Искусственно вскормленные дички республиканских киностудий в СССР влачили жалкое существование. В большинстве сателлитов России народу жило вдвое-втрое меньше, чем в Москве; более чем скудный внутренний рынок в принципе исключал существование национальной кинематографии. Проводить многожанровую репертуарную политику могла только студия Довженко: 40 миллионов украинцев позволяли ей работать в автономном режиме. Остальным следовало всерьез ориентироваться на русскоязычную аудиторию метрополии, — а та категорически не желала смотреть, как Мамед ставит советскую власть на нефтепромыслах, а Калев и Сулев занимаются соцсоревнованием на Пылдреской плавбазе имени товарища Кингисеппа. Захватить внимание Большого Брата можно было только предельно адаптированной, но в то же время принципиально непохожей национальной мифологией, которая начала складываться в большинстве республик именно в практичные 70-е. Вся Средняя Азия, закусив тюбетейки, погналась за басмачами, азербайджанцы по образцу спагетти-вестерна изобрели люля-детектив, Белоруссия окончательно монополизировала партизанскую тему. Неуемные дети Кавказских гор создали хмели-сунели-комедию про горделивых усачей — пловцов, летунов, футболистов и солдат, — становящихся имперскими и, забирай выше, планетарными звездами.
Долговязые, но с толстенными корневищами балты, как и следовало ожидать, нашли свое золотое дно в белокаменном средневековье. Фильмы рожка и дубины, косяком пошедшие с начала 70-х, пользовались ни с чем не сравнимым успехом, оставляя далеко позади камерные элегии центральных студий. Чехословакия вогнала интеллигенцию столиц в глубочайший душевный кризис, общим поветрием стало копание в глубоком внутреннем мире участковых врачих и пьющих резонеров — в образовавшуюся брешь и ломанулись, как на Ивана Купала через костер, слуги дьявола, чертовы невесты, новые нечистые из пекла и прочие озорные сеновальские иконоборцы из поселков Сумаа и Тюрьмаа[16]

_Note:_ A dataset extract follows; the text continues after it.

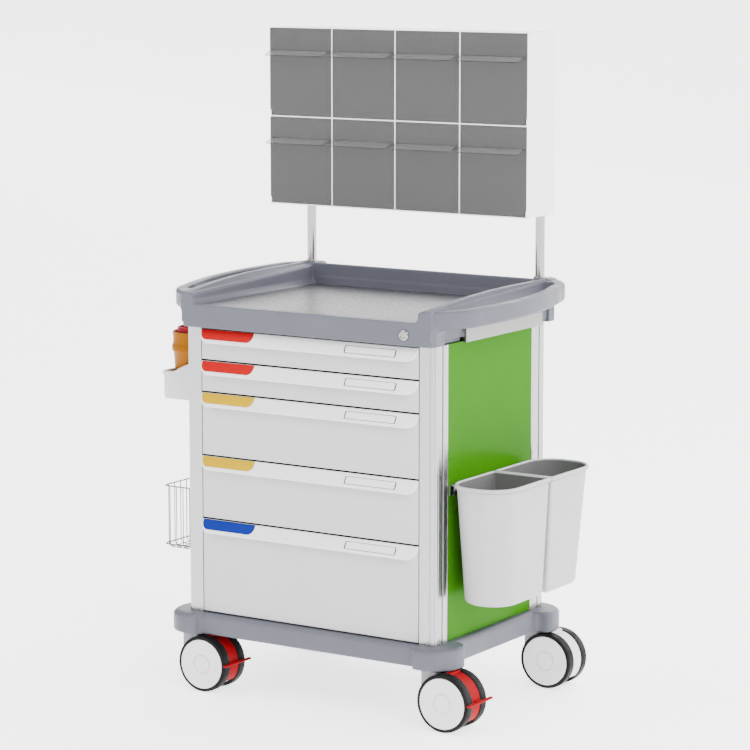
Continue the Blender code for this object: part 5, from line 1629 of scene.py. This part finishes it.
class TROLLEY_OT_casters(bpy.types.Operator):
    """Builds the four twin-wheel casters and the brake pedals"""

    bl_idname = "trolley.casters"
    bl_label = "Build Casters"
    bl_options = {"REGISTER", "UNDO"}

    def execute(self, context):
        for side, _ in SIDES:
            for end in ("front", "rear"):
                make_fork(end, side)
                make_wheels(end, side, context.scene.trolley_casters)
            make_pedal(side, context.scene.trolley_casters)
        return {"FINISHED"}


class TROLLEY_OT_stage(bpy.types.Operator):
    """Builds the floor, the lights and the camera"""

    bl_idname = "trolley.stage"
    bl_label = "Build Stage"
    bl_options = {"REGISTER", "UNDO"}

    def execute(self, context):
        make_stage(context.scene.trolley_stage)
        return {"FINISHED"}


OPERATORS = (TROLLEY_OT_cabinet, TROLLEY_OT_drawers, TROLLEY_OT_worktop, TROLLEY_OT_rack, TROLLEY_OT_side_fittings,
             TROLLEY_OT_casters, TROLLEY_OT_stage)
SETTINGS = {"trolley_colours": TrolleyColours, "trolley_worktop": WorktopSizes, "trolley_drawers": DrawerSizes,
            "trolley_rack": RackSizes, "trolley_basket": BasketSizes, "trolley_casters": CasterSizes,
            "trolley_stage": StageSettings}


class TROLLEY_PT_panel(bpy.types.Panel):
    """Sidebar tab that lists every operator"""

    bl_idname = "TROLLEY_PT_panel"
    bl_label = "Treatment Trolley"
    bl_space_type = "VIEW_3D"
    bl_region_type = "UI"
    bl_category = "Trolley"

    def draw(self, context):
        for operator in OPERATORS:
            self.layout.operator(operator.bl_idname)


def register():
    for group in (*SETTINGS.values(), *OPERATORS, TROLLEY_PT_panel):
        bpy.utils.register_class(group)
    for name, group in SETTINGS.items():
        setattr(bpy.types.Scene, name, PointerProperty(type=group))


def unregister():
    for name in SETTINGS:
        delattr(bpy.types.Scene, name)
    for group in (TROLLEY_PT_panel, *reversed(OPERATORS), *SETTINGS.values()):
        bpy.utils.unregister_class(group)


def main():
    register()
    bpy.ops.trolley.cabinet()
    bpy.ops.trolley.drawers()
    bpy.ops.trolley.worktop()
    bpy.ops.trolley.rack()
    bpy.ops.trolley.side_fittings()
    bpy.ops.trolley.casters()
    bpy.ops.trolley.stage()


if __name__ == "__main__":
    main()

. Справедливости ради стоит заметить, что эпос борьбы веселых гезов с ливонскими баронами открыл в 66-м великим «Городом мастеров» Владимир Бычков на «Беларусьфильме»; однако граничащему с Балтией Беловежью в седые времена достаточно перепало плетей от благородных рыцарей — так что бульбаши со стяпасами были одна сатана. В 72-м на высшие строчки рейтингов поднялась лесная запевка Григория Кроманова «Последняя реликвия», самый успешный блокбастер «Таллинфильма».То было редкое совпадение любой худсоветам освободительной риторики и автономных чаяний укрощенной нации. Обычно колонизаторское кино, как Мирзо-апа снимает паранджу, а чекист Сийм шагает с истребительным батальоном убивать родного лесного брата Арво, вызывало стихийное возмущение в недрах национальной души. На этот раз противоречий не было и в помине: уездные ярмарки и в советское время редко обходились без постановки народного театра о плугарях и дровосеках, надевших кожаные шлемы с клепками накрест и жилеты из медвежьих шкур с тем только, чтобы под лютню и сопелку отбить белявую и ласковую дочь сельского старосты у окончательно сбрендившего на хозяйстве лендлорда. Тема отечественного Робин Гуда, лесного командира-бородача с милой подружкой и кружкой в руке, зародилась на советском Северо-Западе, в тех можжевеловых краях, где среди лыка и маслят только и водились веками вольные стрелки-великаны.